The most notable development in the IPO preparation process is the way SpaceX is positioning itself to investors. Rather than emphasizing launch cadence or satellite deployment volumes, the company has highlighted its plans to build artificial intelligence data centers in space. This is a strategic signal. It places SpaceX directly inside the capital markets narrative around compute, data gravity, and AI infrastructure. The implication is that space is not merely a destination or a transport layer, but an extension of the global data stack.

This positioning is coherent when examined structurally. SpaceX already operates the largest satellite constellation in history through Starlink. That network generates and transmits massive volumes of data with global reach and low latency. Embedding compute capability closer to the data source reduces transmission overhead and enables new classes of real-time processing. For AI systems that depend on continuous streams of geospatial, communications, and sensor data, orbital infrastructure offers technical advantages that terrestrial data centers cannot replicate.

From an investor perspective, this reframing expands SpaceX’s addressable market. It is no longer limited to aerospace, defense, or connectivity. It becomes an infrastructure provider for the AI economy. That matters in the context of public markets, where growth narratives are increasingly anchored in long-duration compute and data control rather than hardware cycles. SpaceX is effectively telling investors that its future cash flows will be driven as much by data services and AI workloads as by launch contracts.

The timing is also deliberate. The IPO market has been muted for several years, but investor appetite for large, category-defining assets remains intact. A SpaceX listing would test the depth of that appetite. It would require global coordination across sovereign funds, pension systems, and large institutional allocators. Retail participation would follow, but the anchor demand would need to come from entities capable of writing multibillion dollar checks.

There are execution risks. Building data centers in space introduces technical, regulatory, and operational complexity. Power generation, thermal management, maintenance, and cybersecurity are nontrivial challenges in orbital environments. The capital intensity is extreme. Returns are long-dated. These are not characteristics that typically align with public market preferences for visibility and near-term profitability. SpaceX is betting that the strategic nature of the infrastructure will outweigh those concerns.

There is also internal pressure. SpaceX has been private for over two decades. Employee liquidity expectations have shifted across the technology sector, and high-growth companies are now expected to provide earlier paths to monetization. A public listing addresses that dynamic while also unlocking a new financing channel for the next phase of expansion.

From a policy standpoint, the implications are significant. A publicly listed SpaceX would be more transparent, more regulated, and more embedded in U.S. capital markets. That changes its relationship with government customers, defense agencies, and regulators. It also increases its political visibility at a time when space infrastructure is becoming a core national security asset.
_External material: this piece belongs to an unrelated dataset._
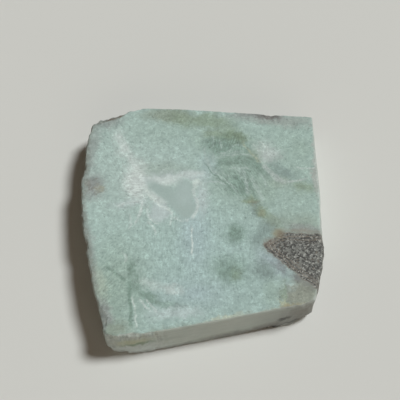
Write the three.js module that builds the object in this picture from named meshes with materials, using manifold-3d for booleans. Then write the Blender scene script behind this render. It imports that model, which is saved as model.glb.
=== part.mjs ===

The core point is that SpaceX is not approaching an IPO as a victory lap. It is approaching it as a financing event for a fundamentally larger ambition. The narrative is shifting from rockets to infrastructure, from transport to compute, from missions to systems. Public markets are being asked to underwrite that transition.

If the listing proceeds in 2026, it will not simply be the biggest aerospace IPO in history. It will be one of the most consequential infrastructure listings of the decade. The outcome will shape how capital markets value space-based assets and how seriously investors treat orbital infrastructure as part of the AI economy.